Once the file is stored in an array, we can begin searching through the array to find words. Let’s begin with a sequential search and search for the word “rhetoric,” which is in the paragraph close to the end of the file. Let’s also time the search so we can compare it with a binary search. We covered timing code in Chapter 12 if you want to go back and review that material. Example 13-16 shows the code.

Example 13-16. Searching a text file using seqSearch()
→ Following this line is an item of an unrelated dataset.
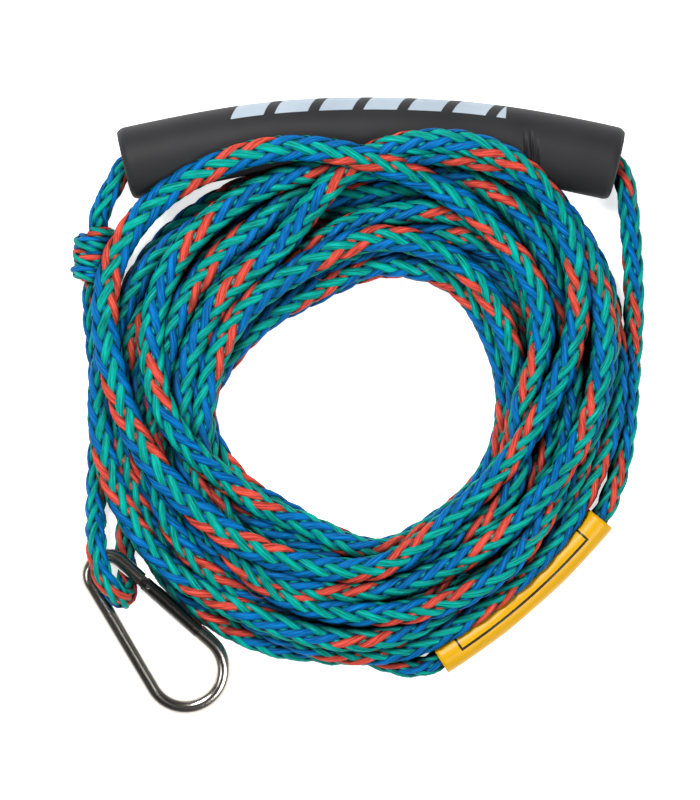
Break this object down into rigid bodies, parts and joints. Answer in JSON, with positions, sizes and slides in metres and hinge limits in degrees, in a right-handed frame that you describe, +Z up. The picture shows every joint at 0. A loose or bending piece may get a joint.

function seqSearch(arr, data) {

for (var i = 0; i < arr.length; ++i) {

if (arr[i] == data) {

return i;

}

}

return -1;

}

var words = read("words.txt").split(" ");

var word = "rhetoric";

var start = new Date().getTime();

var position = seqSearch(words, word);

var stop = new Date().getTime();

var elapsed = stop - start;

if (position >= 0) {

print("Found " + word + " at position " + position + ".");

print("Sequential search took " + elapsed + " milliseconds.");

}

else {

print(word + " is not in the file.");

}

The output from this program is:

Found rhetoric at position 174.

Sequential search took 0 milliseconds.

Even though binary search is faster, we won’t be able to measure any difference between seqSearch() and binSearch(), but we will run the program using binary search anyway to ensure that the binSearch() function works correctly with text. Example 13-17 shows the code and the output.

Example 13-17. Searching textual data with binSearch()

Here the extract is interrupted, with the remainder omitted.